Gandy toiled for five years before he got his big break, with Dolce & Gabbana. The Italian designers had hired him for their runway show and were looking for a fresh face to front the campaign for their new fragrance. Gandy stood out from the host of pubescent-looking boys whose look was in vogue at the time – his rugged, masculine appeal being a welcome throwback to that of the alpha-male models of the 1990s. The androgynous waif look was still in vogue, but Gandy ignored advice to streamline his physique, and instead almost singlehandedly reintroduced the appeal of the Adonis. He inspired other models, and men in general, to hit the gym and get fitter rather than skinnier.

However, success did not come easily, Gandy says. “It is not like I went from one business to something else,” he says. “I went from being a student at university to fashion. I had the preconceptions that probably everyone has about fashion. I did not know what to expect, so I did not have expectations. I said to myself, let’s see where this takes me. I thought that it could be fun for a few years – and it has turned out to be 15.”

The model has adopted numerous personas in fashion editorials over the years, including dressing up as Superman for a fashion spread with supermodel Carolyn Murphy for the US edition of Vogue. Gandy likens modelling to acting, although he has so far refrained from pursuing a career on the film set. He has turned down several coveted roles Hollywood has offered, including that of Christian Grey in 50 Shades of Grey, because he has yet to decide whether acting should be on his to-do list.

That is just as well, because the model has a lot of other things on his plate. Gandy is his own brand now, a brand that has spread beyond the catwalk and ad campaigns to help sell a hugely successful range of Marks & Spencer underwear, lounge wear and swimwear, and to help sell shoes made by his own London footwear company, David Preston. The model juggles advertising contracts with Marks & Spencer and Jaguar, and endorses £180-a-bottle Johnnie Walker Blue Label whisky. For fun, Gandy races cars and powerboats, which underscores his macho appeal.
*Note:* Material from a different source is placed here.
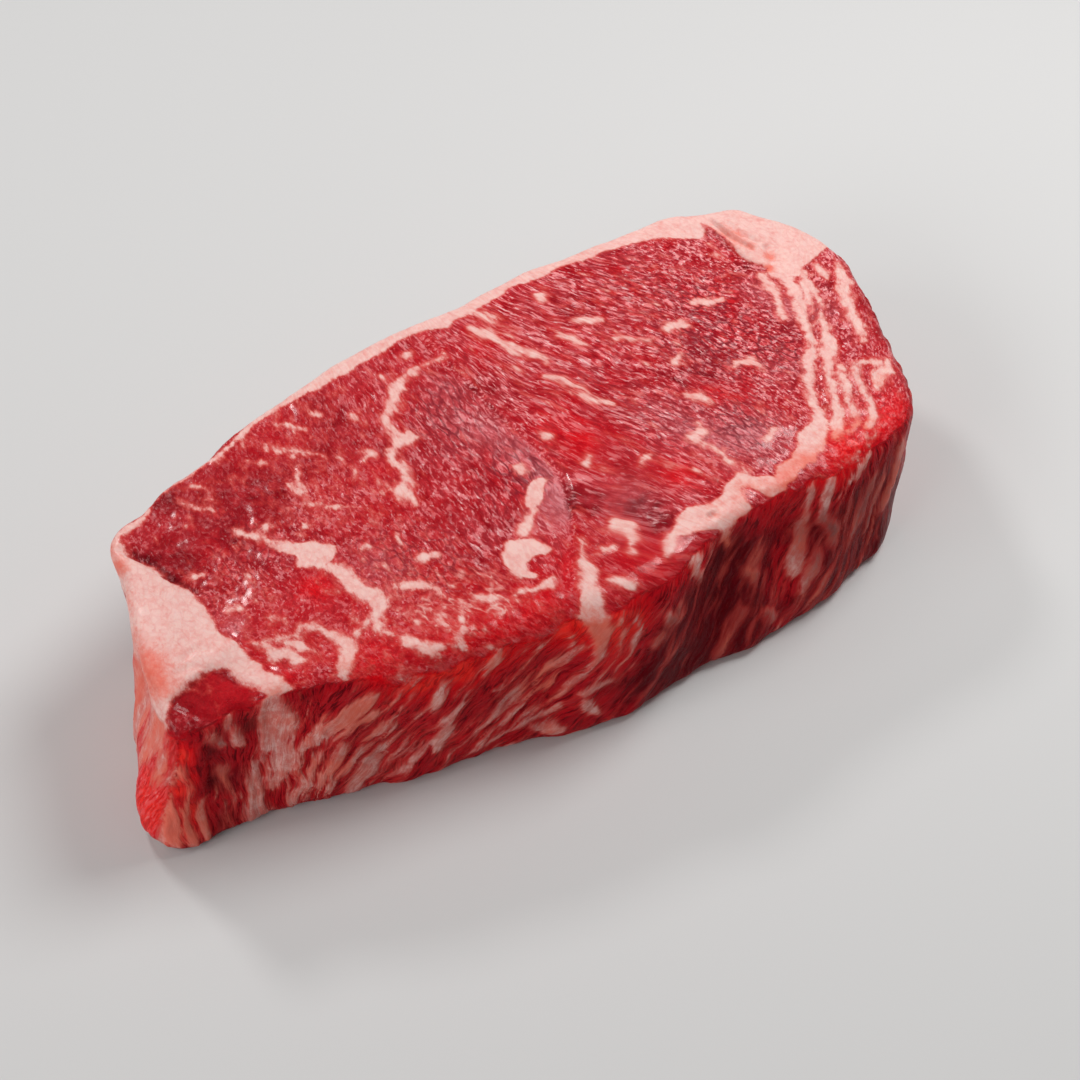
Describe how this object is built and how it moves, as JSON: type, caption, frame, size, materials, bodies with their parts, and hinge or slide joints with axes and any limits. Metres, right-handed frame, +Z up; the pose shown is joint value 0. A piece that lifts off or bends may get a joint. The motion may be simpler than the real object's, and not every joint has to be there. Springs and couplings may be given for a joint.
{
  "type": "raw sirloin steak",
  "caption": "Thick-cut raw sirloin steak with marbled lean, fat seams, a thin fat rind along its back edge and a fatty narrow end; it lies flat on a cut face.",
  "frame": {"origin": "under the middle of the steak, on the surface that it rests on", "axes": "+X along the steak from its narrow fat end to its round end, +Y from the marbled front wall to the back edge with the rind, +Z up out of the upper cut face"},
  "size_m": [0.2194, 0.106, 0.0435],
  "materials": {
    "raw_beef": "raw beef, moist satin with a fine wet sparkle, deep red lean with pale pink and cream fat"
  },
  "bodies": {
    "root": {"steak": "raw_beef"}
  },
  "joints": []
}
A lover of racing and a long-time friend of Jaguar, Gandy was in Hong Kong in October for the city’s first ever Formula E. He was here to support Jaguar’s first return to racing since Le Mans, and it was a thrilling moment for both Gandy and Jaguar’s new generation of electric car drivers.
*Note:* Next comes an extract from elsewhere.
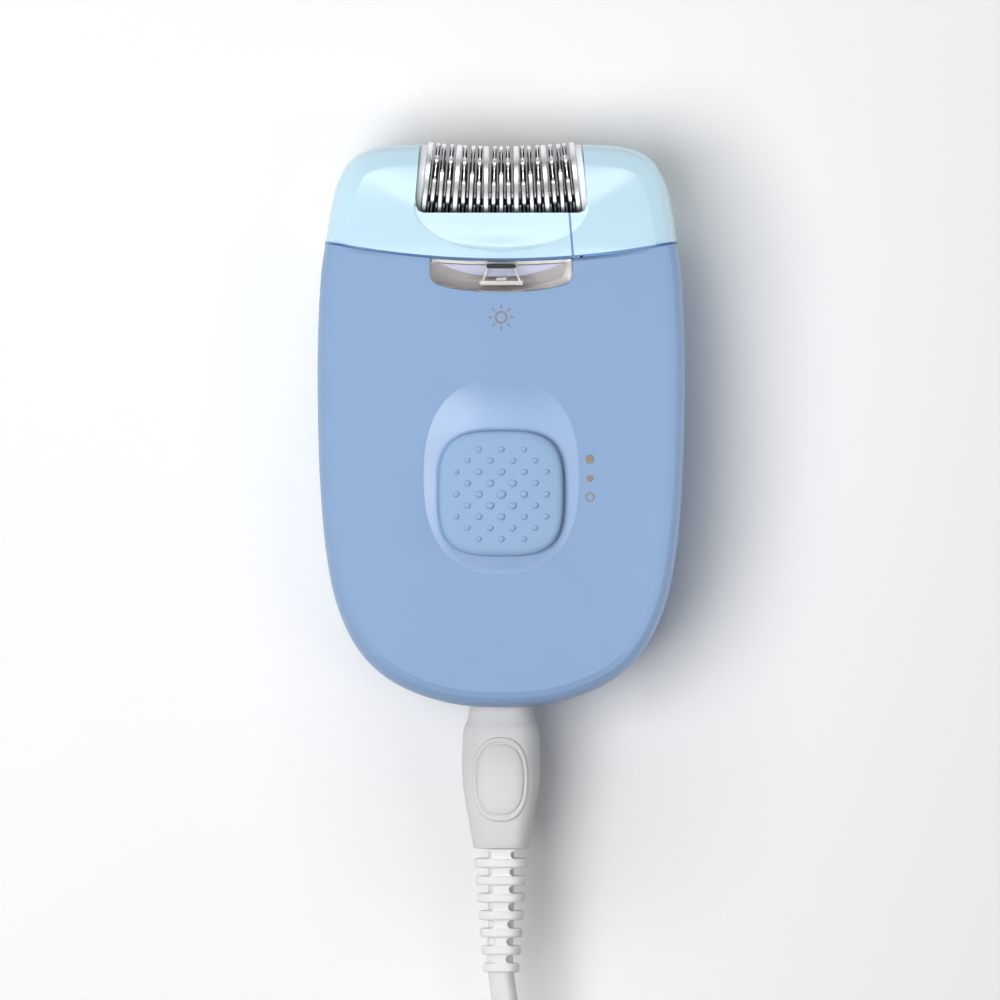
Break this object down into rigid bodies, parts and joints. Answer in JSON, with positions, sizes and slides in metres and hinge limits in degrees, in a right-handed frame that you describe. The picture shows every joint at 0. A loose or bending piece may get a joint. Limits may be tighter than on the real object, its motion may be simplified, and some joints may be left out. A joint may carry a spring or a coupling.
{
  "type": "corded epilator",
  "caption": "Handheld epilator with a rounded blue body, a pale head of spinning tweezer discs, a slide switch, a light window and a plug-in lead with wall adapter.",
  "frame": {"origin": "on the resting surface, under the middle of the epilator without its lead", "axes": "+X to the right of the front face, +Y towards the tweezer head, +Z out of the front face; the epilator lies on its back"},
  "size_m": [0.0688, 0.3061, 0.0344],
  "materials": {
    "body_blue": "satin moulded blue",
    "head_pale_blue": "glossy moulded pale blue",
    "knob_blue": "soft matt blue",
    "window_clear": "clear moulded window",
    "hood_black": "black moulding",
    "lamp_white": "lamp lens",
    "inner_dark": "dark moulding",
    "board_green": "green board",
    "contact_brass": "sheet brass",
    "gear_nylon": "natural nylon",
    "steel": "polished steel",
    "lead_white": "white flexible moulding"
  },
  "bodies": {
    "housing": {"front_shell": "body_blue", "rear_shell": "body_blue", "chassis": "inner_dark", "motor_can": "steel", "motor_end_cap": "gear_nylon", "circuit_board": "board_green", "switch_contact": "contact_brass", "inlet_socket": "inner_dark", "inlet_pin_left": "contact_brass", "inlet_pin_right": "contact_brass", "screw_left": "steel", "screw_right": "steel", "light_window": "window_clear", "lamp_hood": "hood_black", "lamp_led": "lamp_white", "reduction_pin": "steel", "transfer_pin": "steel", "coupling_plate": "inner_dark"},
    "switch": {"switch_knob": "knob_blue", "switch_carrier": "inner_dark"},
    "rotor": {"motor_rotor": "steel", "motor_pinion": "gear_nylon"},
    "reduction": {"reduction_gear": "gear_nylon"},
    "transfer": {"transfer_gear": "gear_nylon"},
    "head": {"head_main": "head_pale_blue", "head_side": "head_pale_blue", "cheek_left": "steel", "cheek_right": "steel", "disc_axle": "steel"},
    "head_drive": {"head_gear": "gear_nylon"},
    "disc_01": {"tweezer_disc_01": "steel"},
    "disc_02": {"tweezer_disc_02": "steel"},
    "disc_03": {"tweezer_disc_03": "steel"},
    "disc_04": {"tweezer_disc_04": "steel"},
    "disc_05": {"tweezer_disc_05": "steel"},
    "disc_06": {"tweezer_disc_06": "steel"},
    "disc_07": {"tweezer_disc_07": "steel"},
    "disc_08": {"tweezer_disc_08": "steel"},
    "disc_09": {"tweezer_disc_09": "steel"},
    "disc_10": {"tweezer_disc_10": "steel"},
    "disc_11": {"tweezer_disc_11": "steel"},
    "disc_12": {"tweezer_disc_12": "steel"},
    "disc_13": {"tweezer_disc_13": "steel"},
    "disc_14": {"tweezer_disc_14": "steel"},
    "disc_15": {"tweezer_disc_15": "steel"},
    "disc_16": {"tweezer_disc_16": "steel"},
    "disc_17": {"tweezer_disc_17": "steel"},
    "disc_18": {"tweezer_disc_18": "steel"},
    "disc_19": {"tweezer_disc_19": "steel"},
    "disc_20": {"tweezer_disc_20": "steel"},
    "disc_21": {"tweezer_disc_21": "steel"},
    "lead": {"appliance_plug": "lead_white", "strain_relief": "lead_white", "cord_lead": "lead_white", "cord_coil": "lead_white", "cord_tail": "lead_white", "adapter_housing": "lead_white", "adapter_pin_left": "steel", "adapter_pin_right": "steel"}
  },
  "joints": [
    {"name": "switch_slide", "type": "slide", "parent": "housing", "child": "switch", "axis": [0, 1, 0], "range_m": [0, 0.0062]},
    {"name": "head_pull", "type": "slide", "parent": "housing", "child": "head", "axis": [0, 1, 0], "range_m": [0, 0.016]},
    {"name": "plug_pull", "type": "slide", "parent": "housing", "child": "lead", "axis": [0, -1, 0], "range_m": [0, 0.01]},
    {"name": "motor_spin", "type": "hinge", "parent": "housing", "child": "rotor", "pos_m": [0.022, -0.00317, 0.01336], "axis": [1, 0, 0], "continuous": true},
    {"name": "reduction_spin", "type": "hinge", "parent": "housing", "child": "reduction", "pos_m": [0.02, 0.01052, 0.01627], "axis": [1, 0, 0], "continuous": true},
    {"name": "transfer_spin", "type": "hinge", "parent": "housing", "child": "transfer", "pos_m": [0.0185, 0.0245, 0.017], "axis": [1, 0, 0], "continuous": true},
    {"name": "head_gear_spin", "type": "hinge", "parent": "head", "child": "head_drive", "pos_m": [0.0185, 0.0392, 0.017], "axis": [1, 0, 0], "continuous": true},
    {"name": "disc_01_spin", "type": "hinge", "parent": "head", "child": "disc_01", "pos_m": [-0.01287, 0.0393, 0.017], "axis": [0.9941, -0.1082, 0], "continuous": true},
    {"name": "disc_02_spin", "type": "hinge", "parent": "head", "child": "disc_02", "pos_m": [-0.01158, 0.03917, 0.017], "axis": [0.9953, -0.0973, 0], "continuous": true},
    {"name": "disc_03_spin", "type": "hinge", "parent": "head", "child": "disc_03", "pos_m": [-0.0103, 0.03905, 0.017], "axis": [0.9963, -0.0865, 0], "continuous": true},
    {"name": "disc_04_spin", "type": "hinge", "parent": "head", "child": "disc_04", "pos_m": [-0.00901, 0.03894, 0.017], "axis": [0.9971, -0.0757, 0], "continuous": true},
    {"name": "disc_05_spin", "type": "hinge", "parent": "head", "child": "disc_05", "pos_m": [-0.00772, 0.03885, 0.017], "axis": [0.9979, -0.0649, 0], "continuous": true},
    {"name": "disc_06_spin", "type": "hinge", "parent": "head", "child": "disc_06", "pos_m": [-0.00643, 0.03877, 0.017], "axis": [0.9985, -0.0541, 0], "continuous": true},
    {"name": "disc_07_spin", "type": "hinge", "parent": "head", "child": "disc_07", "pos_m": [-0.00515, 0.03871, 0.017], "axis": [0.9991, -0.0433, 0], "continuous": true},
    {"name": "disc_08_spin", "type": "hinge", "parent": "head", "child": "disc_08", "pos_m": [-0.00386, 0.03866, 0.017], "axis": [0.9995, -0.0324, 0], "continuous": true},
    {"name": "disc_09_spin", "type": "hinge", "parent": "head", "child": "disc_09", "pos_m": [-0.00257, 0.03863, 0.017], "axis": [0.9998, -0.0216, 0], "continuous": true},
    {"name": "disc_10_spin", "type": "hinge", "parent": "head", "child": "disc_10", "pos_m": [-0.00129, 0.03861, 0.017], "axis": [0.9999, -0.0108, 0], "continuous": true},
    {"name": "disc_11_spin", "type": "hinge", "parent": "head", "child": "disc_11", "pos_m": [0, 0.0386, 0.017], "axis": [1, 0, 0], "continuous": true},
    {"name": "disc_12_spin", "type": "hinge", "parent": "head", "child": "disc_12", "pos_m": [0.00129, 0.03861, 0.017], "axis": [0.9999, 0.0108, 0], "continuous": true},
    {"name": "disc_13_spin", "type": "hinge", "parent": "head", "child": "disc_13", "pos_m": [0.00257, 0.03863, 0.017], "axis": [0.9998, 0.0216, 0], "continuous": true},
    {"name": "disc_14_spin", "type": "hinge", "parent": "head", "child": "disc_14", "pos_m": [0.00386, 0.03866, 0.017], "axis": [0.9995, 0.0324, 0], "continuous": true},
    {"name": "disc_15_spin", "type": "hinge", "parent": "head", "child": "disc_15", "pos_m": [0.00515, 0.03871, 0.017], "axis": [0.9991, 0.0433, 0], "continuous": true},
    {"name": "disc_16_spin", "type": "hinge", "parent": "head", "child": "disc_16", "pos_m": [0.00643, 0.03877, 0.017], "axis": [0.9985, 0.0541, 0], "continuous": true},
    {"name": "disc_17_spin", "type": "hinge", "parent": "head", "child": "disc_17", "pos_m": [0.00772, 0.03885, 0.017], "axis": [0.9979, 0.0649, 0], "continuous": true},
    {"name": "disc_18_spin", "type": "hinge", "parent": "head", "child": "disc_18", "pos_m": [0.00901, 0.03894, 0.017], "axis": [0.9971, 0.0757, 0], "continuous": true},
    {"name": "disc_19_spin", "type": "hinge", "parent": "head", "child": "disc_19", "pos_m": [0.0103, 0.03905, 0.017], "axis": [0.9963, 0.0865, 0], "continuous": true},
    {"name": "disc_20_spin", "type": "hinge", "parent": "head", "child": "disc_20", "pos_m": [0.01158, 0.03917, 0.017], "axis": [0.9953, 0.0973, 0], "continuous": true},
    {"name": "disc_21_spin", "type": "hinge", "parent": "head", "child": "disc_21", "pos_m": [0.01287, 0.0393, 0.017], "axis": [0.9941, 0.1082, 0], "continuous": true}
  ],
  "couplings": [
    {"joint": "reduction_spin", "follows": "motor_spin", "ratio": -0.42857},
    {"joint": "transfer_spin", "follows": "motor_spin", "ratio": 0.23077},
    {"joint": "head_gear_spin", "follows": "motor_spin", "ratio": -0.375},
    {"joint": "disc_01_spin", "follows": "motor_spin", "ratio": -0.375},
    {"joint": "disc_02_spin", "follows": "motor_spin", "ratio": -0.375},
    {"joint": "disc_03_spin", "follows": "motor_spin", "ratio": -0.375},
    {"joint": "disc_04_spin", "follows": "motor_spin", "ratio": -0.375},
    {"joint": "disc_05_spin", "follows": "motor_spin", "ratio": -0.375},
    {"joint": "disc_06_spin", "follows": "motor_spin", "ratio": -0.375},
    {"joint": "disc_07_spin", "follows": "motor_spin", "ratio": -0.375},
    {"joint": "disc_08_spin", "follows": "motor_spin", "ratio": -0.375},
    {"joint": "disc_09_spin", "follows": "motor_spin", "ratio": -0.375},
    {"joint": "disc_10_spin", "follows": "motor_spin", "ratio": -0.375},
    {"joint": "disc_11_spin", "follows": "motor_spin", "ratio": -0.375},
    {"joint": "disc_12_spin", "follows": "motor_spin", "ratio": -0.375},
    {"joint": "disc_13_spin", "follows": "motor_spin", "ratio": -0.375},
    {"joint": "disc_14_spin", "follows": "motor_spin", "ratio": -0.375},
    {"joint": "disc_15_spin", "follows": "motor_spin", "ratio": -0.375},
    {"joint": "disc_16_spin", "follows": "motor_spin", "ratio": -0.375},
    {"joint": "disc_17_spin", "follows": "motor_spin", "ratio": -0.375},
    {"joint": "disc_18_spin", "follows": "motor_spin", "ratio": -0.375},
    {"joint": "disc_19_spin", "follows": "motor_spin", "ratio": -0.375},
    {"joint": "disc_20_spin", "follows": "motor_spin", "ratio": -0.375},
    {"joint": "disc_21_spin", "follows": "motor_spin", "ratio": -0.375}
  ]
}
David Gandy with Jaguar driver Mitch Evans

The 36-year-old Essex boy strives to be the best at what he does. Gandy has something to say about the younger generation of male models, who he thinks focus more on the fame than the hard work required to achieve it. “A lot of the young guys now who I’m speaking to ask me for advice. They want to know how they can quickly achieve what I have achieved when they have only been at it for six months,” he says. “Patience is good, and determination is everything. I’ve always said I was never the best-looking model, but you can change things with determination, and having that willpower and drive. You need to have a goal.”

Gandy acknowledges that, in modelling, the future can be hard to predict. Fashion, he says, is one of those industries where success can be sudden and immediate, but fleeting. “You can be taken off the street Monday and be in an ad campaign by Friday,” he says. But Gandy says that sort of experience can make you take success for granted. “I knew the slog to get up to first place. And that just gave me a platform to push even further and further and further, and, constantly having goals to keep on moving, I don’t take anything for granted,” he says.
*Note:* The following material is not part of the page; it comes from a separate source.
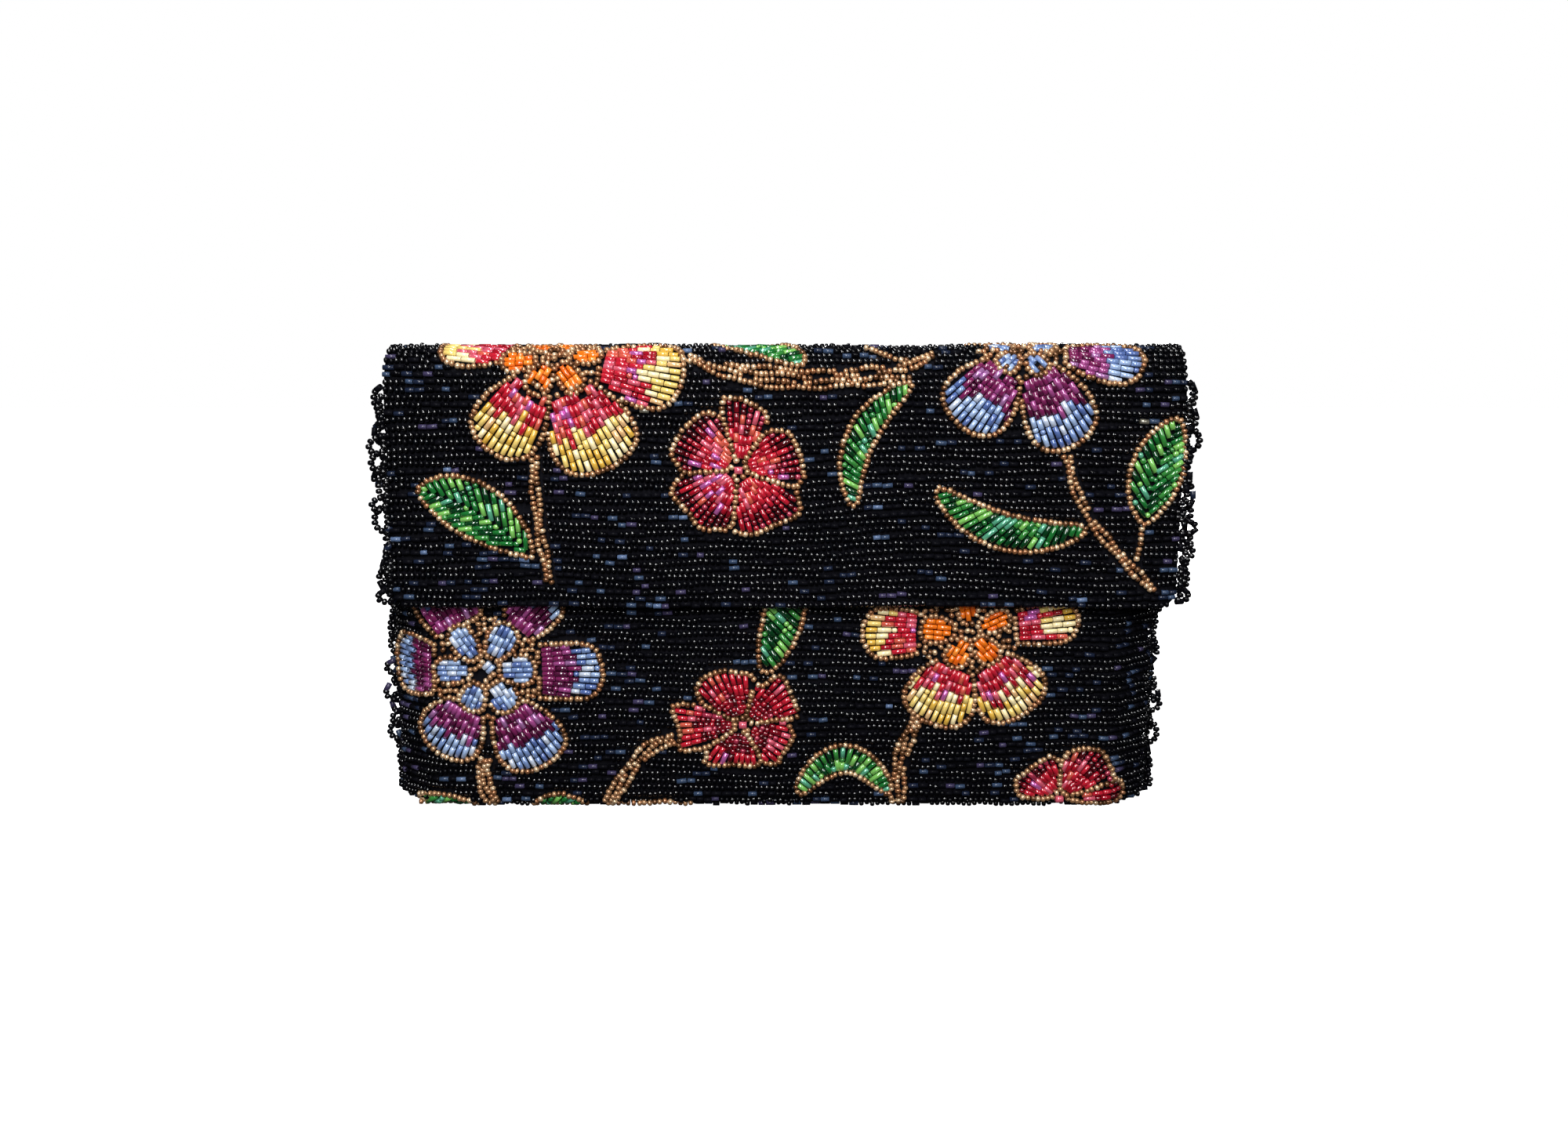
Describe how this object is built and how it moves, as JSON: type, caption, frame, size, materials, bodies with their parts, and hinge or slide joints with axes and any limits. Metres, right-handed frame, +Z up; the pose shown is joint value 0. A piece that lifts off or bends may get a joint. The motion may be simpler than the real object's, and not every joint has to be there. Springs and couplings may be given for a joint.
{
  "type": "clutch purse",
  "caption": "Slim fold-over clutch covered in glass beads, with a floral design, looped bead side edges and a deep front flap that lifts on a soft fold.",
  "frame": {"origin": "middle of the clutch's overall box on the plane of its flat base", "axes": "+X along the width to the right seen from the front, +Y from the flap towards the back panel, +Z up"},
  "size_m": [0.2672, 0.0262, 0.156],
  "materials": {
    "black_beads": "gloss",
    "orange_beads": "gloss",
    "red_beads": "gloss",
    "violet_beads": "gloss",
    "green_beads": "gloss",
    "gold_beads": "gloss metallic",
    "ground_cloth": "matt weave",
    "fleece": "matt",
    "satin": "satin",
    "nickel_snap": "polished"
  },
  "bodies": {
    "pouch": {"pouch_front_beads": "black_beads", "pouch_back_beads": "black_beads", "pouch_base_beads": "black_beads", "pouch_left_side_beads": "black_beads", "pouch_right_side_beads": "black_beads", "pouch_ground_cloth": "ground_cloth", "pouch_front_interfacing": "fleece", "pouch_back_interfacing": "fleece", "pouch_front_lining": "satin", "pouch_back_lining": "satin", "slip_pocket": "satin", "mouth_binding": "satin", "pouch_left_picots": "black_beads", "pouch_right_picots": "black_beads", "snap_socket": "nickel_snap", "snap_socket_washer": "nickel_snap", "front_violet_flower": "violet_beads", "front_red_flower": "red_beads", "front_orange_flower": "orange_beads", "front_corner_flower": "red_beads", "front_leaves": "green_beads", "front_stems": "gold_beads"},
    "fold_1": {"fold_1_beads": "black_beads", "fold_1_cloth": "ground_cloth", "fold_1_lining": "satin"},
    "fold_2": {"fold_2_beads": "black_beads", "fold_2_cloth": "ground_cloth", "fold_2_lining": "satin"},
    "fold_3": {"fold_3_beads": "black_beads", "fold_3_cloth": "ground_cloth", "fold_3_lining": "satin"},
    "fold_4": {"fold_4_beads": "black_beads", "fold_4_cloth": "ground_cloth", "fold_4_lining": "satin"},
    "flap": {"flap_beads": "black_beads", "flap_ground_cloth": "ground_cloth", "flap_interfacing": "fleece", "flap_lining": "satin", "flap_left_picots": "black_beads", "flap_right_picots": "black_beads", "snap_stud": "nickel_snap", "snap_stud_washer": "nickel_snap", "flap_orange_flower": "orange_beads", "flap_red_flower": "red_beads", "flap_violet_flower": "violet_beads", "flap_leaves": "green_beads", "flap_stems": "gold_beads"}
  },
  "joints": [
    {"name": "flap_open", "type": "hinge", "parent": "pouch", "child": "fold_1", "pos_m": [0, 0.01305, 0.143], "axis": [-1, 0, 0], "range_deg": [0, 36]},
    {"name": "fold_bend_2", "type": "hinge", "parent": "fold_1", "child": "fold_2", "pos_m": [0, 0.00923, 0.15223], "axis": [-1, 0, 0], "range_deg": [0, 36]},
    {"name": "fold_bend_3", "type": "hinge", "parent": "fold_2", "child": "fold_3", "pos_m": [0, 0, 0.15605], "axis": [-1, 0, 0], "range_deg": [0, 36]},
    {"name": "fold_bend_4", "type": "hinge", "parent": "fold_3", "child": "fold_4", "pos_m": [0, -0.00923, 0.15223], "axis": [-1, 0, 0], "range_deg": [0, 36]},
    {"name": "fold_bend_5", "type": "hinge", "parent": "fold_4", "child": "flap", "pos_m": [0, -0.01305, 0.143], "axis": [-1, 0, 0], "range_deg": [0, 36]}
  ],
  "couplings": [
    {"joint": "fold_bend_2", "follows": "flap_open", "ratio": 1},
    {"joint": "fold_bend_3", "follows": "flap_open", "ratio": 1},
    {"joint": "fold_bend_4", "follows": "flap_open", "ratio": 1},
    {"joint": "fold_bend_5", "follows": "flap_open", "ratio": 1}
  ]
}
Gandy laments that in the fashion industry, enterprises now focus on a model’s popularity. But he understands why they do it. “It is easy to earn a lot of money,” he says. “They do not have to come up with an amazing creation or strategy. They just need to bring a person in who has 3 million followers, and that’s it. To me, that’s ruined a lot of the creativity of campaigns, and editorials and print magazines are suffering hugely, and they haven’t got the money to produce the shoots. People don’t bother producing good campaigns anymore, and I cannot remember when I last flipped open a magazine and thought, what an amazing campaign.”

There may be an imperative to modernise and reinvigorate the fashion industry, but Gandy is uncomfortable with the phenomenon of fashion bloggers. “They may be the future of fashion, but can they run a fashion house or a fashion company?” he says. “The people who are watching fashion shows, from the editors to the former models, have been in the industry for 20 or 30 years, and they report on the shows. They have experience, and that experience cannot be taught, because one needs to learn it. Having a blog and going to a fashion show does not make one an expert. By simply taking a selfie at a fashion show – how is that going to help the fashion industry?”

Gandy says many celebrities and fashion bloggers wear only certain clothes at fashion shows or other events, because they are paid to wear them. He dislikes the disingenuousness. “I choose what I wear and I will help new brands out, such as new British brands that need the coverage,” he says. “If we don’t support these new, upcoming brands, then we are only ever going to see big brands who can afford to pay models to wear them, and we are never going to see what else is out there.”

The model often takes it upon himself to be something of an ambassador of all things British. But he emphasises that he collaborates only with companies he admires. “I am working with Marks & Spencer and Jaguar because I think that the brands are great, and I appreciate and believe in their products,” he says.

On top of doing his work, Gandy runs several charities, so he finds himself short of time to get everything done. “More time in the world would be luxury to me,” he says. “We already live so far in the future. I’ve just designed a range by Marks & Spencer for winter 2017, so we are already thinking a year in advance anyway, so it is constantly about looking ahead.”

Being a model is not all that defines Gandy, even though the fashion industry opened up the avenues that led to his being able to do everything that he has ever really wished to. “I went out to be successful,” he says, “and with success came the fame and the recognition – and that is more than I could have asked for.”